Expectations and Letting them go

Expectations based on hypothetical realities are dangerous things, when we hinge our happiness on them. When things don’t go according to plan (and they seldom do), we are disappointed, our sense of joy is lessened. It is for this reason that we must let expectations go. We must expect nothing, or, at the least, we may have expectation, but we must not cling to them. It is crucial to realize that things change, reality bends, and the situations that you will be presented with will seldom align with your desires . In this way, then, you can bend and flow with the situation as it arises, and enjoy it, indeed appreciate it, for precisely what it is, rather than what you expected it to be.  You will grow from this, you will learn, and reality will often surprise you by exceeding whatever expectations you may have had in the first place.

Finding yourself

The idea of finding yourself is one that often gets attached to travel as well.
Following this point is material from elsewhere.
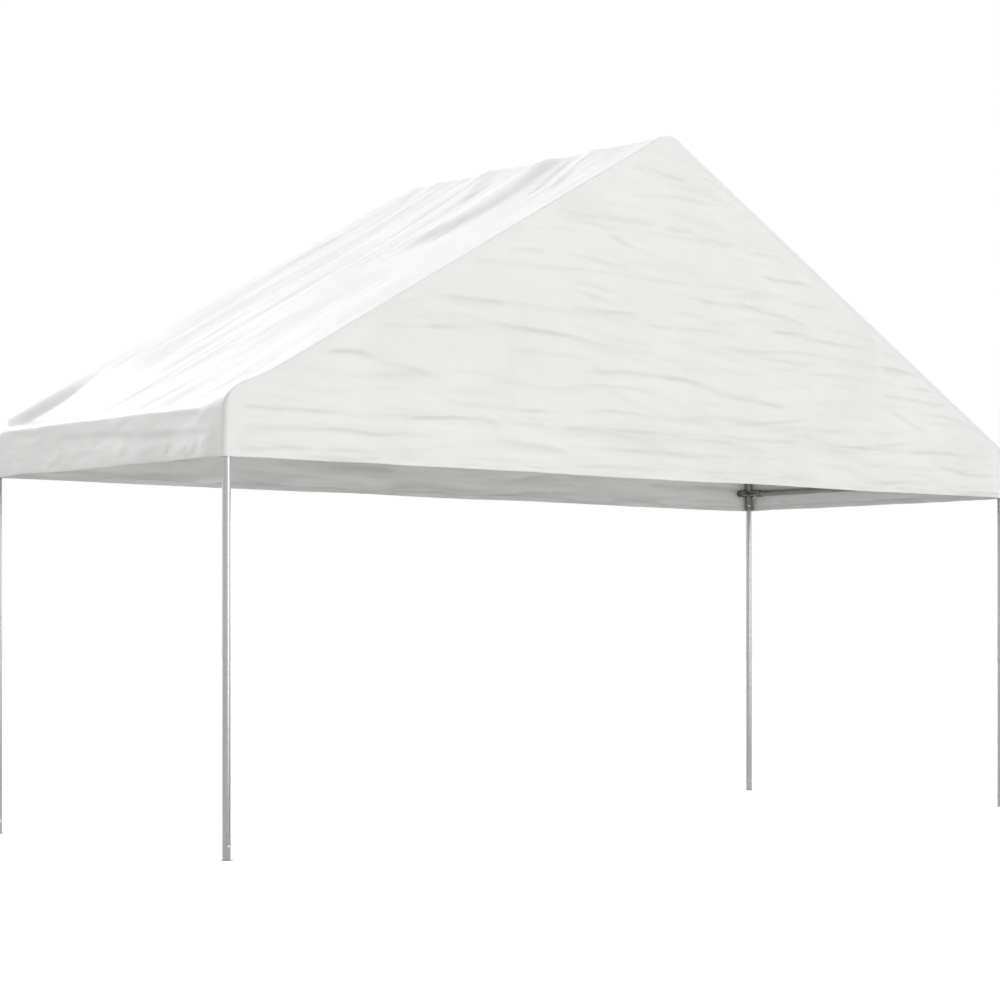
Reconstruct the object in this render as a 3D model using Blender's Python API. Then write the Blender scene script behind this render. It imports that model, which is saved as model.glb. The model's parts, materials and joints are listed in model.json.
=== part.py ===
# Party tent: one bay of white sheeting on a frame of galvanised tube, open on all four sides.
# Lengths are in metres. The origin is on the ground at the middle of the tent, +X runs across
# the gable, the front gable faces -Y, and +Z is up.

import math

import bmesh
import bpy
from mathutils import Vector

# Frame
HALF_SPAN = 2.94  # from the middle of the tent to a post's axis, across the gable
HALF_BAY = 1.115  # from the middle of the tent to a post's axis, along the ridge
RAFTER_PITCH = math.radians(29.3)
RAFTER_PEAK_Z = 3.868  # where the two rafters' axes would meet
PURLIN_Z = 2.076
ELBOW_BEND = 0.12  # bend of the eave connector's run, on its axis
PEAK_BEND = 0.12  # bend of the ridge connector's run, on its axis

# Tube and the sockets that take it
TUBE_R = 0.021
TUBE_BORE_R = 0.0198
SOCKET_R = 0.0245
SOCKET_BORE_R = 0.0213
RUN_BORE_R = 0.0192  # hollow of a connector between its sockets, which stops the tube
SOCKET_DEPTH = 0.09
STOP_LENGTH = 0.03  # from the end of a bend to where the tube stops
SPIGOT_R = 0.0195
SPIGOT_BORE_R = 0.0183
SPIGOT_LENGTH = 0.08
CLEAR = 0.0003  # gap between two pieces that touch
SIDES = 16
BEND_STEPS = 6
CUT_PAST = 0.01  # how far a bore is cut past the end that it opens
SHARP_EDGE = math.radians(40)

# Gable stub of an eave connector and the plug in its end
STUB_REACH = 0.092
PLUG_HEAD = 0.008
PLUG_TAIL = 0.02
PLUG_R = 0.0209
PLUG_DOME = ((0.5, 1), (0.85, 0.8), (1, 0.5))  # shares of the head's length and of the socket's radius

# Foot
SLEEVE_FOOT_Z = 1.961  # lower end of the socket over the post
POST_STOP_Z = 2.051
PLATE_R = 0.037
PLATE_T = 0.003
PEG_HOLE_R = 0.0045
PEG_HOLE_AT = 0.0275
FOOT_SPIGOT_TOP = 0.103

# Sheet
SHEET_T = 0.003
SHEET_OFF = 0.025  # from the frame's axis to the inside of the sheet
HEM_Z = 1.957

# Where a rafter's axis would cross the post's
RAFTER_FOOT_Z = RAFTER_PEAK_Z - HALF_SPAN * math.tan(RAFTER_PITCH)
ELBOW_TURN = math.pi / 2 - RAFTER_PITCH
UP_SLOPE = Vector((math.cos(RAFTER_PITCH), 0, math.sin(RAFTER_PITCH)))


def clear_scene():
    for obj in list(bpy.data.objects):
        bpy.data.objects.remove(obj, do_unlink=True)


def make_material(name, colour, roughness, metallic):
    material = bpy.data.materials.new(name)
    material.use_nodes = True
    shader = material.node_tree.nodes["Principled BSDF"]
    shader.inputs["Base Color"].default_value = (*colour, 1)
    shader.inputs["Roughness"].default_value = roughness
    shader.inputs["Metallic"].default_value = metallic
    return material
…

We leave for the road, hoping to find clarity and meaning. Travel, this way, becomes a journey of self discovery. It is true that the challenges you will face, and the new situations will cause you to step outside of your typical routine, and will challenge your preconceived notions of how life should be lived. As with expectations, however, you must be wary of looking for yourself “out there”, because the realizations you will come to, and the truths you will learn will still come from within, and they are not dependent on location. Jon Kabat-Zinn said it best, “Wherever you go, there you are”. Whether in an Asian Jungle or a European metropolis, you are you, and you must look within for the answers. Just as you cannot find yourself “out there”, nor can you not escape yourself. Search within, and you will find the answers.

The point is the experience

The point is always the experience. Arrive with no expectation, and be open, and each experience will weigh just as heavily on your mind, each moment will offer you something. There is beauty and growth in all things, and the only way to tap into it is to be aware, be flexible, and be open to it. In this way, you will find tremendous personal benefit, regardless of where in the world you find yourself.